SNAP believes that “there may well be several – or even many - Pittsburgh area child molesting clerics who have yet to be publicly exposed. SNAP urges Bishop Zubik and other local Catholic officials to “go beyond the bare minimum and aggressively use their resources (pulpits, websites, bulletins etc.) to beg those who saw, suspected or suffered clergy sex crimes to speak up.”
SNAP says it's “irresponsible for Catholic officials to passively sit back and wait for the phone to ring.” Zubik should “personally visit every single parish where a proven, admitted and credibly accused priest, nun, seminarian or church employee worked, emphatically begging victims, witnesses and whistleblowers to call police and prosecutors,” they say The “usual church response” of “small, terse, carefully crafted three sentence notices tucked far back in a diocesan newspaper or parish bulletin don't cut it,” said SNAP director David Clohessy of St. Louis.
In particular, SNAP says, Zubik should focus in the short term on finding those who saw, suspected or suffered crimes by Hartman who faces pending criminal child sex charges in Australia. “Prompt, responsible action by Zubik might well protect kids right away by getting Hartman behind bars,” Clohessy stressed.
This cascade of revelations began after SNAP prodded Zubik (on March 24) to seek out others who were hurt by Hartman. http://www.snapnetwork.org/pa_marianist_brother_accused_of_abuse_in_australia_spent_time_in_pittsburgh
Hartman, like the other seven accused clerics, belongs to a St. Louis-based religious order called the Marianists. In response to SNAP's plea, Pittsburgh diocesan officials sent the first of two letters to North Catholic High School alums.

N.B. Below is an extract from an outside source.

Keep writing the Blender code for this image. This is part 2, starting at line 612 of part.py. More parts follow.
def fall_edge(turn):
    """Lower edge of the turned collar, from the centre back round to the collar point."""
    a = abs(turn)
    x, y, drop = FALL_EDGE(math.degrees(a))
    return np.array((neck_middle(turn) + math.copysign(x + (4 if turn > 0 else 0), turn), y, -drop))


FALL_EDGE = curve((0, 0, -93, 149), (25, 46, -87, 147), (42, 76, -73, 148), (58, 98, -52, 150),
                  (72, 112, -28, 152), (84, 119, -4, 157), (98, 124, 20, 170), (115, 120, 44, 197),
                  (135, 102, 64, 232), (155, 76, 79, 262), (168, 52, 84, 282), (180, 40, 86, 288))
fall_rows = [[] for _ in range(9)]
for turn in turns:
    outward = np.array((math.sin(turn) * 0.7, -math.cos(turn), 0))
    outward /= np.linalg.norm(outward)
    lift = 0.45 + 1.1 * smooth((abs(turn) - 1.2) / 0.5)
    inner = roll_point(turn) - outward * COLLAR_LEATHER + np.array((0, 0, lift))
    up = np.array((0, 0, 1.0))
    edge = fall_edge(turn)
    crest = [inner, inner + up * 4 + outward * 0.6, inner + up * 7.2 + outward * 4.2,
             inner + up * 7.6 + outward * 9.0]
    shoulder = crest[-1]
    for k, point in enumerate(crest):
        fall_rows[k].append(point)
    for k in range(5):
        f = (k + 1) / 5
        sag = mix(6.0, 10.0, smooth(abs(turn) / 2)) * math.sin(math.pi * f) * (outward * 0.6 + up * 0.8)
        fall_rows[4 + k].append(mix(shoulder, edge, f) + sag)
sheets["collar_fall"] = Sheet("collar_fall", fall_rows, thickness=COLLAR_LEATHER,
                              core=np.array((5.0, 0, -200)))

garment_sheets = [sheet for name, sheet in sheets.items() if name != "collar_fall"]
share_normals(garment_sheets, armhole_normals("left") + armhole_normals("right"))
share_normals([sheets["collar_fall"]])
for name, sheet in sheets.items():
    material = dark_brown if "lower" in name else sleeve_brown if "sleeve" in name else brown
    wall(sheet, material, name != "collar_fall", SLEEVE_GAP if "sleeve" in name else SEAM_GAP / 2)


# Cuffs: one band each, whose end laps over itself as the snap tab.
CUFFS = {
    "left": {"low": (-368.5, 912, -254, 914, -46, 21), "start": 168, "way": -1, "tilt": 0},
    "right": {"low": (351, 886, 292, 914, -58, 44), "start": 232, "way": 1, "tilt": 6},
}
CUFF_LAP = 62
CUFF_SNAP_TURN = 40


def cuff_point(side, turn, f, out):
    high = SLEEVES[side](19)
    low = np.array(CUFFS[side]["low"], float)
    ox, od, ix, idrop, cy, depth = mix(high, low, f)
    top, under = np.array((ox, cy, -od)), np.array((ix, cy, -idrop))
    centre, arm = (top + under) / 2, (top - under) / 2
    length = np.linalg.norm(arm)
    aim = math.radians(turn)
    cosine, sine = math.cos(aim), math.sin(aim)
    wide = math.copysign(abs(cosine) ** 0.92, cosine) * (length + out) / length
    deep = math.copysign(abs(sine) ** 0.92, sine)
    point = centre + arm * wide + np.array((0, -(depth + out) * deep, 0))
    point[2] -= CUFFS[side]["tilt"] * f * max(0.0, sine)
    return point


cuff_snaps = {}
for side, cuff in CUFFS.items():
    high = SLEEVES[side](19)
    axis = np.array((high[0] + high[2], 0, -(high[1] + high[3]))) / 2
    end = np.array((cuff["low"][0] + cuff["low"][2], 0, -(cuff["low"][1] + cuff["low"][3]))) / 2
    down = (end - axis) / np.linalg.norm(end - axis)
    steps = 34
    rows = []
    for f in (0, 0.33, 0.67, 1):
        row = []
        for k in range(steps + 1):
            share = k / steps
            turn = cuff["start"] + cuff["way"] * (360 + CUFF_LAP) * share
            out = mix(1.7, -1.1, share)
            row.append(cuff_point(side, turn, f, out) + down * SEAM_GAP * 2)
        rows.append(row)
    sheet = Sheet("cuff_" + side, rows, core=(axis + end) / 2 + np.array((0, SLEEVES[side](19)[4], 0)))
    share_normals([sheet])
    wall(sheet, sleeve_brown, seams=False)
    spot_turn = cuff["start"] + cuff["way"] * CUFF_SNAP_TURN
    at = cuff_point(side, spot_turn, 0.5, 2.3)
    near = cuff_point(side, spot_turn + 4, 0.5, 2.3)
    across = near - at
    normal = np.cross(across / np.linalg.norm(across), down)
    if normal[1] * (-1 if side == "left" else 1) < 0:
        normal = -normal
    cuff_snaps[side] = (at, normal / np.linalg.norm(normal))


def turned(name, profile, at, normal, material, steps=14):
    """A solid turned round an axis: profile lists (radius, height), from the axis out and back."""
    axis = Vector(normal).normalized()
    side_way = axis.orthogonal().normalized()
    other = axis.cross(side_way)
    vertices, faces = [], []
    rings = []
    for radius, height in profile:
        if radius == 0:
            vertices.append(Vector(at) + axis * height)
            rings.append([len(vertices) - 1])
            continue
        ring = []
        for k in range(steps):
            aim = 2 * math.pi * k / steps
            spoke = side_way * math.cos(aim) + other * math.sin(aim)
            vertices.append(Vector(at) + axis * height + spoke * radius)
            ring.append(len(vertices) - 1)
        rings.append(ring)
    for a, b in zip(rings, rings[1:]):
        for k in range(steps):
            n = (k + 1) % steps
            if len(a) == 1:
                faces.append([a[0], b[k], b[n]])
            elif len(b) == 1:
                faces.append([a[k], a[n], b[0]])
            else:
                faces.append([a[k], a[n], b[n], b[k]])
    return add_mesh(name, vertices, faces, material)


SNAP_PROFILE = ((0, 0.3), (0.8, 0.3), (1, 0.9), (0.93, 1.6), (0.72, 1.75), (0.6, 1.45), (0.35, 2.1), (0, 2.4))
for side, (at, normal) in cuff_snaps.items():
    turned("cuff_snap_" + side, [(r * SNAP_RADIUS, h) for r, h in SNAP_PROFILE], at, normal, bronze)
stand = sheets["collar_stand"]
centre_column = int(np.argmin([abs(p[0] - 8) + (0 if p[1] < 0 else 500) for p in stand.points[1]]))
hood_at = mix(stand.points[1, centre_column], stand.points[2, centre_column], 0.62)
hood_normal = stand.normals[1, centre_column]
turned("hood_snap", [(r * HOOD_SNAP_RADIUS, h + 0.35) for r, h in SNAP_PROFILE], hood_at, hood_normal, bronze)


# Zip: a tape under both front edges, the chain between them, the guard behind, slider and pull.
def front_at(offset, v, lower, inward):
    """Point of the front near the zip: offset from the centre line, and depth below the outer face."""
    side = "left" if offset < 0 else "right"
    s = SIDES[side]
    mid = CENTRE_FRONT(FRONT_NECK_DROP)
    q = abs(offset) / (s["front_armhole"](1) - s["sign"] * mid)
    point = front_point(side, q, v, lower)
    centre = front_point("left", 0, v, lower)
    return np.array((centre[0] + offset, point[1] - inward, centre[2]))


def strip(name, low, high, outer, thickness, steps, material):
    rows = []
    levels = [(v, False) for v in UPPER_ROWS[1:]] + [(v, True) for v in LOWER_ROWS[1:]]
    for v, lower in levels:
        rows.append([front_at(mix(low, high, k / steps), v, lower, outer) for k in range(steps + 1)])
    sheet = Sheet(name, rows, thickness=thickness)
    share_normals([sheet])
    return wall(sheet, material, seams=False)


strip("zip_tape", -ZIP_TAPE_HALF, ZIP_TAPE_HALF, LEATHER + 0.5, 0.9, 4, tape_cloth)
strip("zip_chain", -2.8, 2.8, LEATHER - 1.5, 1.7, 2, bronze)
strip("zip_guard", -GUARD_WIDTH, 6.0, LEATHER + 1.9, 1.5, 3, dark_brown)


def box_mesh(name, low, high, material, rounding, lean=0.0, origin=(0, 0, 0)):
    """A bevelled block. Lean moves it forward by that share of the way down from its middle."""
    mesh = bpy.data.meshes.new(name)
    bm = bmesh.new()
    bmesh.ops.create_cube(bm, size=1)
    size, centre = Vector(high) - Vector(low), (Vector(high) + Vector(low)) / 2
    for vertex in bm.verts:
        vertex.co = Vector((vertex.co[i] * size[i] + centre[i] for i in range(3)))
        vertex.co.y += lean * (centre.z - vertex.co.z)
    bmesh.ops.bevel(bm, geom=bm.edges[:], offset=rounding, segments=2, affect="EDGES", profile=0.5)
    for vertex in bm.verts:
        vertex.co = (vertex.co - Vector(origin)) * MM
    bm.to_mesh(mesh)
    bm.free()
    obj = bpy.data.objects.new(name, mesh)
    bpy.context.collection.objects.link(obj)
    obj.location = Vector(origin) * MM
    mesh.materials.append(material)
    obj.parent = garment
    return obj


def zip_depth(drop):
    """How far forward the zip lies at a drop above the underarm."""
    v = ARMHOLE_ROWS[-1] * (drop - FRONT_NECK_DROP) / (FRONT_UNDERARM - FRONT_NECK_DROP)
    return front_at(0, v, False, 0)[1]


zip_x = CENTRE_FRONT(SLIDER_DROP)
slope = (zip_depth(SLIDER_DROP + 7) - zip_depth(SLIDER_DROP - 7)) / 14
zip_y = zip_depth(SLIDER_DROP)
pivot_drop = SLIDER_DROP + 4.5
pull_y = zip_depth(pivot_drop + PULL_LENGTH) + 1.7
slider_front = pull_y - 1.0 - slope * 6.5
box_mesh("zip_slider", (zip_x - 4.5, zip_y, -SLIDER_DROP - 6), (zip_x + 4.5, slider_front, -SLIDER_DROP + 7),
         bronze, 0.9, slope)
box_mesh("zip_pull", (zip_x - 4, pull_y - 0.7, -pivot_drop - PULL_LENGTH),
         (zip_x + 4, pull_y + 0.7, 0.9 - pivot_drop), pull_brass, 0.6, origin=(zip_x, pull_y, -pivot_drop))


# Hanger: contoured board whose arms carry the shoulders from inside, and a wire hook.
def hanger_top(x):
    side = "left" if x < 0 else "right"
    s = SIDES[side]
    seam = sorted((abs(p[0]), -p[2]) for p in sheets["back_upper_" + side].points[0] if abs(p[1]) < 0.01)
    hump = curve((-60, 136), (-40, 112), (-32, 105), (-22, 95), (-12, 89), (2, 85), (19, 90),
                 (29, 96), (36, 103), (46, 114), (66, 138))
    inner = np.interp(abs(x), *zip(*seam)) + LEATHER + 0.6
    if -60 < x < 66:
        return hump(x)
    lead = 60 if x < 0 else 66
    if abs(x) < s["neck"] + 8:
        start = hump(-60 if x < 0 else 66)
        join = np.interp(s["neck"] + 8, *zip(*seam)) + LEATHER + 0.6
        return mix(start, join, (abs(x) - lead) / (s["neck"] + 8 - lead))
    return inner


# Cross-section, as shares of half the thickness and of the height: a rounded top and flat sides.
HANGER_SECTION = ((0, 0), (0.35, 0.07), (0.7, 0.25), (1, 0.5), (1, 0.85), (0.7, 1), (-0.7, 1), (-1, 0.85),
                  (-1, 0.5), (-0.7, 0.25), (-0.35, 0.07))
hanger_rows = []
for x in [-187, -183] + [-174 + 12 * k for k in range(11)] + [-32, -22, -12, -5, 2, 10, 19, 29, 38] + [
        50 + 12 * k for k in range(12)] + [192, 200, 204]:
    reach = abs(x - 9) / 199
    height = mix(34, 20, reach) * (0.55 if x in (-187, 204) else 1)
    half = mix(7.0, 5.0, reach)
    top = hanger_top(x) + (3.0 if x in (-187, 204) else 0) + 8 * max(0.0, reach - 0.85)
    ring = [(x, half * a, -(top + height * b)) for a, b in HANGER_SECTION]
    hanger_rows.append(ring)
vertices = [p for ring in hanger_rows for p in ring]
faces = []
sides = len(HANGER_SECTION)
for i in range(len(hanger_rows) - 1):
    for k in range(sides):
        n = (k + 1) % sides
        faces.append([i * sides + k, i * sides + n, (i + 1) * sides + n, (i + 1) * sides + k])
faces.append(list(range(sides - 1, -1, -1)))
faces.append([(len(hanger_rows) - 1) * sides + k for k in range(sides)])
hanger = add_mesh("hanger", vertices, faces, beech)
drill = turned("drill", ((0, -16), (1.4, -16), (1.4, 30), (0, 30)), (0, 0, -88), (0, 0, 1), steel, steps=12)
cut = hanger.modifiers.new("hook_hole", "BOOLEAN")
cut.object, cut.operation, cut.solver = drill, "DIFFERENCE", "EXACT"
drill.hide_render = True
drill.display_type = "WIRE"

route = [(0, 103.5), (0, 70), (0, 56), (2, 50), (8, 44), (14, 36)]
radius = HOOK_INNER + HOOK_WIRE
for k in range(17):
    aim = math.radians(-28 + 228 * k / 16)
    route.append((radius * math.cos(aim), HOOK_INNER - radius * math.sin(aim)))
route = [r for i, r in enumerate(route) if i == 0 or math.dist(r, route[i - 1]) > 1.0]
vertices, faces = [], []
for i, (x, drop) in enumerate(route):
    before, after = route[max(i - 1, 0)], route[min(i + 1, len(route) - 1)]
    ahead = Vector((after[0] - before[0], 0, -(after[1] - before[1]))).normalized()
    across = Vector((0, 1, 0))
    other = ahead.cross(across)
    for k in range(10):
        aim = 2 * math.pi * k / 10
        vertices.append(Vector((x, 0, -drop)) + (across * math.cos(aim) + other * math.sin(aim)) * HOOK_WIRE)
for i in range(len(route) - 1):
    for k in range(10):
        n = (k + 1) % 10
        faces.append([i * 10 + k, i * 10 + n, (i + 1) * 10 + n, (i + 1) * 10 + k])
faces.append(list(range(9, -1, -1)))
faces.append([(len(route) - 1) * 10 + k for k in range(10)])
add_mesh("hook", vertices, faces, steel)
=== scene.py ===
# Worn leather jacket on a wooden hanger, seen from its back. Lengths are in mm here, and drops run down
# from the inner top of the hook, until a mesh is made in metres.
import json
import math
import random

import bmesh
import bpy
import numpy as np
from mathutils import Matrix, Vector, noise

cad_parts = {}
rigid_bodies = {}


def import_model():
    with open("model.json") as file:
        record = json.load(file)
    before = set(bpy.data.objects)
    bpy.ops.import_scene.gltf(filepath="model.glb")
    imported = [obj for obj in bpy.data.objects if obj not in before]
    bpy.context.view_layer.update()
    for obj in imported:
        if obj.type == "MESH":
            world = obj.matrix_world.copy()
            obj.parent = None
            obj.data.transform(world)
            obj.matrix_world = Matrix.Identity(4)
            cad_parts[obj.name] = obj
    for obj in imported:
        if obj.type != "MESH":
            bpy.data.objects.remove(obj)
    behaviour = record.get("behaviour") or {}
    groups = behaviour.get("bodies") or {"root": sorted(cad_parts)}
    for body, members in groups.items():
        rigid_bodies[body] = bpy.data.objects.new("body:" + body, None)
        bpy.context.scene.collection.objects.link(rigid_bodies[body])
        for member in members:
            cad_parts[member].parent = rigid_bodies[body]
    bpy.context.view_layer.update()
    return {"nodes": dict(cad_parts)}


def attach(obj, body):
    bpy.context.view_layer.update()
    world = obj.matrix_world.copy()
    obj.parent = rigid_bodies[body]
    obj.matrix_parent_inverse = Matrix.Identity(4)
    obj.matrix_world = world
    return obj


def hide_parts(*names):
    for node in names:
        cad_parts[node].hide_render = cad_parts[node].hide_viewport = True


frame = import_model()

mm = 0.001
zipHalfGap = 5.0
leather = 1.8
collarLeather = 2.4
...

Most clerics belong to dioceses. But many belong to religious orders like the Marianists. And religious orders are “even more secretive” about clergy sex crimes than dioceses are, SNAP says.
Many diocesan church officials “split hairs and dodge responsibility” in religious order abuse cases, SNAP maintains. But that's irresponsible because “religious order clerics work in a diocese only with the bishop's permission, so ultimately, the bishop is responsible for all clergy sex crimes in his jurisdiction,” Clohessy says.
According to the Pittsburgh bishop's website, at least ten religious orders work or have worked in the diocese: Benedictine Monks, Brothers of the Christian Schools, District of Eastern North America, Capuchin Friars, Province of Saint Augustine, Congregation of the Holy Spirit, Province of the United States (Spiritans), Congregation of the Oratory of Saint Philip Neri, Congregations of the Passion (Passionists), Franciscan Friars, Province of Saint John the Baptist, Franciscan Friars, Province of the Immaculate Conception, Franciscan Friars, Third Order Regular of Saint Francis, Society of the Brother Servants of the Holy Spirit, Society of the Divine Word.
SNAP applauds these “brave victims for stepping forward” and “begs them to contact secular authorities, not church figures.”